A good middle ground to work from  can range from 20-65+ dollars an hour! It depends if you are just making changes to menu, finding new avenues of revenue, training staff, researching POS systems. redesigning a kitchen.....get paid what you can reasonably feel what you are worth. If they don't want to pay you are either not reasonable or they are not....or you are going to NEGOTIATE!

Good luck even though it already happened!

Waiting to hear, tell us!


----------



## chefedb

Enrico , ! don't know what state or city you are in , but a line cook here could make $20.00 an hour. Thats why I charge by the project 20 to 65 an hour is  to cheap.


----------



## shroomgirl

I've charged $100 an hour for consulting with a university.   They were developing a local food cafeteria & wanted help. 

Developing continuing consulting projects ie. those that happen annually is an interesting process.  Keep in mind that the clients will refer back to what you've charged and want that same price again, and again, and again.  So, low balling to get the initial gig is not a great way to go. 

Detailing out expectations will be the meat of the agreement.  If you both have an idea of what the job entails then there will be less chance of one of you being upset later down the road.


----------



## armchairgm

I was hoping to find an answer to a similar question. The owners of the restaurant I work at are being bought out by their investors and are trying to get compensated for all the work they put in. Among other things, one of them developed the Mexican menu and is trying to figure out what that would be worth. Any insight?


----------



## brandon odell

They aren't likely to see any increase in the valuation of the restaurant for "sweat equity". Investors aren't going to pay for anything that they couldn't use as collateral on a loan. For example, sales are often used as a basis for restaurant valuation if the business will continue to be operated under the same theme. More often, investors will base their value on "free cash flow plus owner benefit". Basically, what money is left in a business year after the bills are paid before the owner gets their cut, adding back in any benefit the owner got out of the business that wouldn't otherwise have had to be paid to a manager doing the same job. A savvy investor will take that number and multiply it times three to make an offer of purchase. A well established restaurant or theme can get as much as seven times cash flow plus owner benefit from an investor though. Chains often do.

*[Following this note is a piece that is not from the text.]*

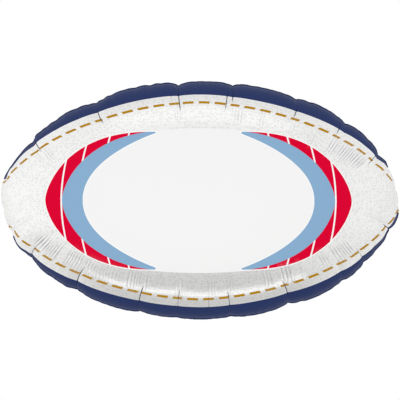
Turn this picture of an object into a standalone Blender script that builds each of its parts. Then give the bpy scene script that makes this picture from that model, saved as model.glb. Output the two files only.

The most common method for valuing a restaurant though is by it's assets. Tangible things that the investors are purchasing and could reasonably liquidate if they had to sell. "Sweat equity" is not an asset. Things like furniture, fixtures and equipment are. Marketing databases can also be valued as assets. In some cases, "goodwill" can be claimed as an asset, if the restaurant has a well-established positive reputation in a community. It's hard to justify the value of goodwill though.


----------



## armchairgm

Yeah, that's what I was afraid of. Thank you.


----------